▶ INFORMATION SHOWN:
[start]

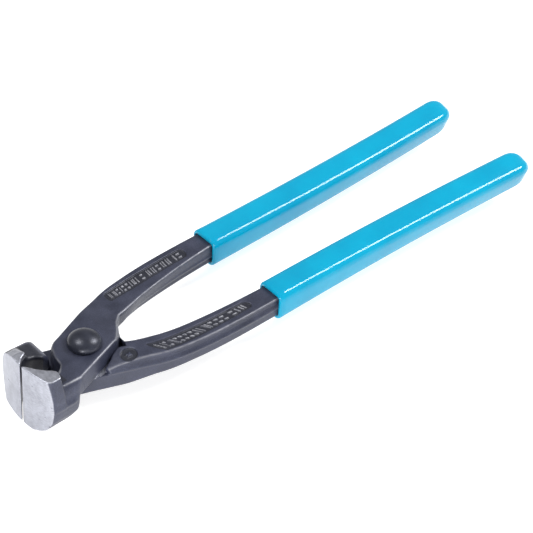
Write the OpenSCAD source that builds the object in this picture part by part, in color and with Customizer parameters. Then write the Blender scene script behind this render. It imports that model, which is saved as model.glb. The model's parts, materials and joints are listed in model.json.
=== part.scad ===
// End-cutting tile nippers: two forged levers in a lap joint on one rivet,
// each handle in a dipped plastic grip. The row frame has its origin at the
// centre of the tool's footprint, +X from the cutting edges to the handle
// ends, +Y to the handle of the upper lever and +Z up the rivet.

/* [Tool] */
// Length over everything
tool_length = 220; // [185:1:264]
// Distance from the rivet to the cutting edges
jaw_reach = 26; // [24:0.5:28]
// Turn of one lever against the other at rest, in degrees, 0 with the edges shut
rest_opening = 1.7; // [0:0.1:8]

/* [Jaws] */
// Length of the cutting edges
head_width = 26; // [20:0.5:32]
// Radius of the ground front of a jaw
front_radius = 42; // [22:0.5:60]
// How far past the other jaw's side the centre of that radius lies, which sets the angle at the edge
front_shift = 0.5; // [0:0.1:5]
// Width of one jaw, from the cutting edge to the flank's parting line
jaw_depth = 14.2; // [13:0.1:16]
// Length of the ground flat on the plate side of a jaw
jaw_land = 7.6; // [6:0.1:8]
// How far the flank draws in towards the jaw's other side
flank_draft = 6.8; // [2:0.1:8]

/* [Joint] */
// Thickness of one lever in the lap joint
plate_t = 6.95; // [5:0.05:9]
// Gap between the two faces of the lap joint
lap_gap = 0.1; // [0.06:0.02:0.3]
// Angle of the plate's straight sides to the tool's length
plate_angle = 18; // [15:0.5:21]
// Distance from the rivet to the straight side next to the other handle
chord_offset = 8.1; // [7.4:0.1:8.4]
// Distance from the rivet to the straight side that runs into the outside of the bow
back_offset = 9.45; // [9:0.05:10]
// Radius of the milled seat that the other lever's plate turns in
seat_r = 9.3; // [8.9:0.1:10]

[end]

▶ GOAL OF THE EXERCISE: Output the complete data exactly as written.

▶ EXPECTED ANSWER:
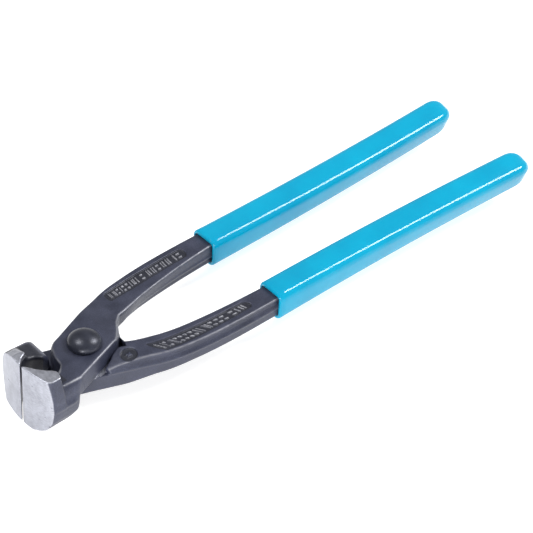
Write the OpenSCAD source that builds the object in this picture part by part, in color and with Customizer parameters. Then write the Blender scene script behind this render. It imports that model, which is saved as model.glb. The model's parts, materials and joints are listed in model.json.
=== part.scad ===
// End-cutting tile nippers: two forged levers in a lap joint on one rivet,
// each handle in a dipped plastic grip. The row frame has its origin at the
// centre of the tool's footprint, +X from the cutting edges to the handle
// ends, +Y to the handle of the upper lever and +Z up the rivet.

/* [Tool] */
// Length over everything
tool_length = 220; // [185:1:264]
// Distance from the rivet to the cutting edges
jaw_reach = 26; // [24:0.5:28]
// Turn of one lever against the other at rest, in degrees, 0 with the edges shut
rest_opening = 1.7; // [0:0.1:8]

/* [Jaws] */
// Length of the cutting edges
head_width = 26; // [20:0.5:32]
// Radius of the ground front of a jaw
front_radius = 42; // [22:0.5:60]
// How far past the other jaw's side the centre of that radius lies, which sets the angle at the edge
front_shift = 0.5; // [0:0.1:5]
// Width of one jaw, from the cutting edge to the flank's parting line
jaw_depth = 14.2; // [13:0.1:16]
// Length of the ground flat on the plate side of a jaw
jaw_land = 7.6; // [6:0.1:8]
// How far the flank draws in towards the jaw's other side
flank_draft = 6.8; // [2:0.1:8]

/* [Joint] */
// Thickness of one lever in the lap joint
plate_t = 6.95; // [5:0.05:9]
// Gap between the two faces of the lap joint
lap_gap = 0.1; // [0.06:0.02:0.3]
// Angle of the plate's straight sides to the tool's length
plate_angle = 18; // [15:0.5:21]
// Distance from the rivet to the straight side next to the other handle
chord_offset = 8.1; // [7.4:0.1:8.4]
// Distance from the rivet to the straight side that runs into the outside of the bow
back_offset = 9.45; // [9:0.05:10]
// Radius of the milled seat that the other lever's plate turns in
seat_r = 9.3; // [8.9:0.1:10]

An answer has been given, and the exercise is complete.